Silence

Laura, I’m enjoying the scene. I also think that you’ve got an interesting balance between the rocks at the bottom and the mountains at the top. The underwater rocks and the light/dark pattern keep the big expanse of lake interesting and attractive. The blueness adds a sense of melancholy. When I look at the raw file, I don’t see any need to “level the horizon”. This is clearly a long narrow lake, so the lake edges in the distance MUST be at a steep angle to your point of view. The rules for translating a 3D view in 2D require that those edges NOT be level. The amount of sky in the raw file looks reasonable to me. That distant peak near the right edge needs more separation from the frame in your adjusted view. Since this is a glacial melt lake, I expect the water to have a strong blue tint, but less so in the distant mountains.
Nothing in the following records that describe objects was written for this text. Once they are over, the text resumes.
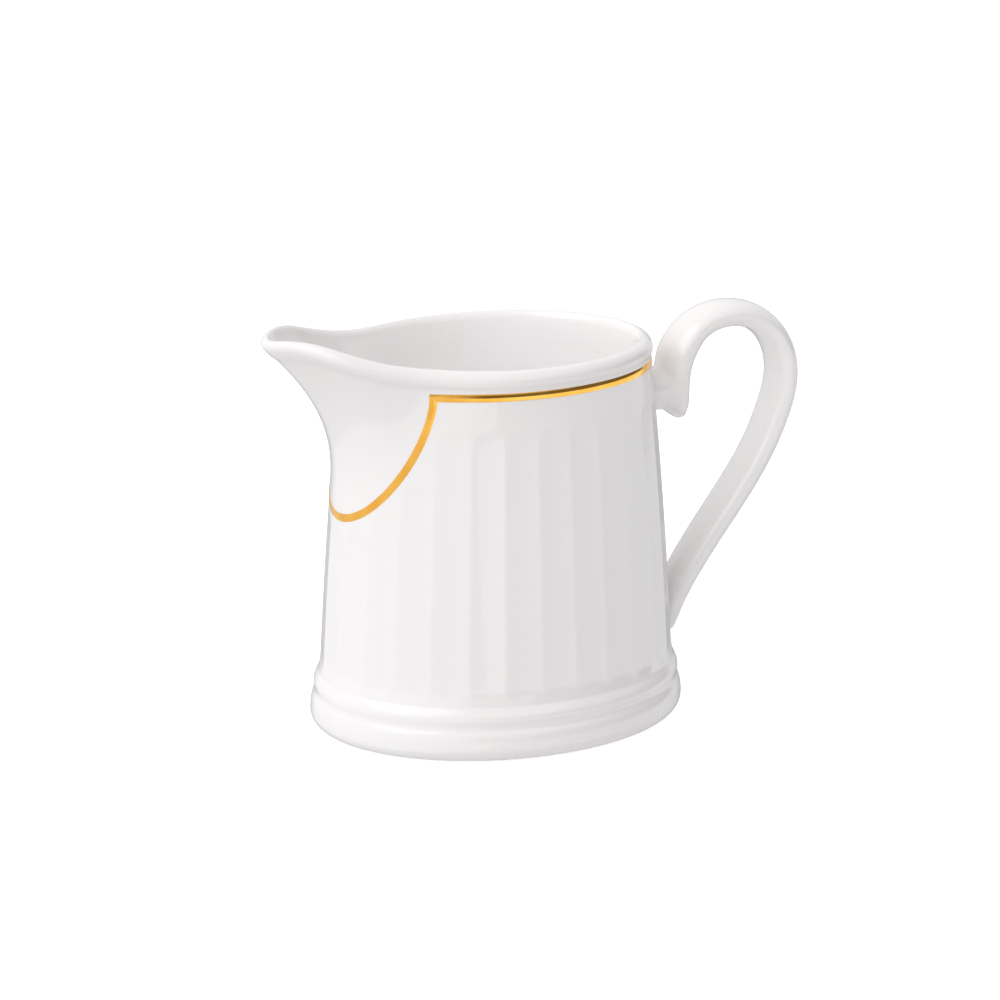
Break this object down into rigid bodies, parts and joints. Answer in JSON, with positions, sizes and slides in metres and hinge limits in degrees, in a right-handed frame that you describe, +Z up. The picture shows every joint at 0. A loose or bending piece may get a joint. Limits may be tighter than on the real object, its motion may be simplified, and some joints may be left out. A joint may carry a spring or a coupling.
{
  "type": "cream jug",
  "caption": "Oval porcelain cream jug with a pulled spout, a looped handle with a finger spur, fluted walls and fired gold lines.",
  "frame": {"origin": "middle of the whole jug's box, on the surface that it stands on", "axes": "+Z up, +X from the spout towards the handle, the jug symmetric about the XZ plane"},
  "size_m": [0.134, 0.073, 0.0954],
  "materials": {
    "glazed_porcelain": "white porcelain under a clear gloss glaze",
    "joining_slip": "fired porcelain slip under the same glaze",
    "fired_gold": null
  },
  "bodies": {
    "root": {"jug_body": "glazed_porcelain", "handle": "glazed_porcelain", "handle_upper_slip_joint": "joining_slip", "handle_lower_slip_joint": "joining_slip", "rim_gold_line": "fired_gold", "spout_gold_line": "fired_gold"}
  },
  "joints": []
}
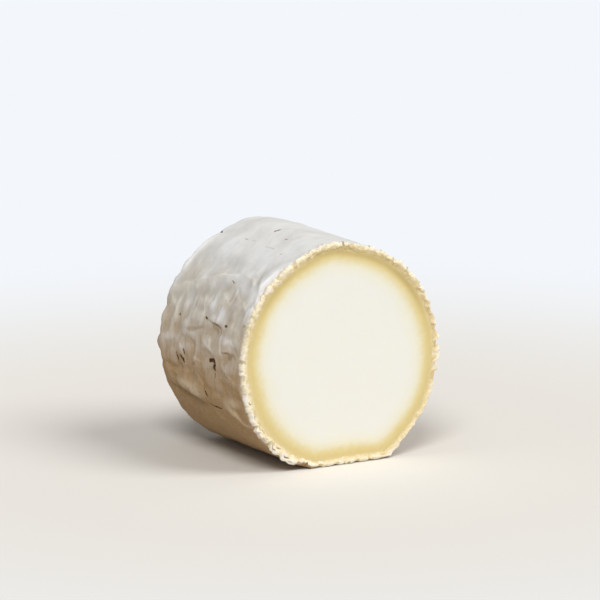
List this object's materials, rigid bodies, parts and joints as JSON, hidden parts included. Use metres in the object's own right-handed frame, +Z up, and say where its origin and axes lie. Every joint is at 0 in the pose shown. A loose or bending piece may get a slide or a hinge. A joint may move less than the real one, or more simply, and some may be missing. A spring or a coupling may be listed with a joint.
{
  "type": "goat cheese log",
  "caption": "Cut piece of a round, white-rinded goat cheese log lying on its side, with a pale cut face, a yellow creamline and a crimped edge of rind.",
  "frame": {"origin": "middle of the bounding box's base, on the surface that the piece rests on", "axes": "+Y along the log's axis, from the cut face to the natural end; the cut face looks along -Y; +Z up"},
  "size_m": [0.0879, 0.068, 0.0857],
  "materials": {
    "rind": "matt, velvety off-white bloom with grey-beige wrinkles",
    "paste": "moist, fine ivory paste with a yellow creamline under the rind"
  },
  "bodies": {
    "root": {"cheese_log": "rind"}
  },
  "joints": []
}
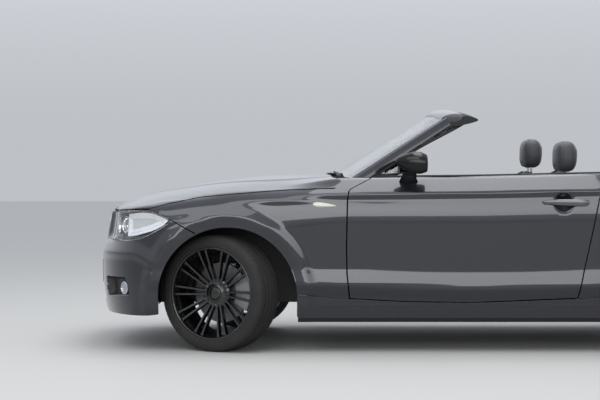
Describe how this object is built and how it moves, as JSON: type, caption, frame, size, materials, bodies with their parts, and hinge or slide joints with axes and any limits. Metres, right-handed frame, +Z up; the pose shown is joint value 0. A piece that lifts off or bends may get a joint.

Adjusting blue in distant views is something that our brain does automatically, which means it’s artist’s choice to adjust it or not. Should you want to make an adjustment, you can easily do that in photoshop by adding a saturation layer, dialing down the blue saturation (and maybe the blue luminosity), add a black mask to the entire layer and finally paint white into the mask to control where the reduced blue is applied. You can adjust how strongly the mask applies by using a 25% opacity brush and going back over the same areas in the mask up to pure white.

BTW, since you already have photoshop, it’s a fine way to learn about stacking. However, if you look at a stacked image in PS, you’ll find soft spots, because of the way PS creates stacks. I showed that in my stacking webinar a couple of years ago.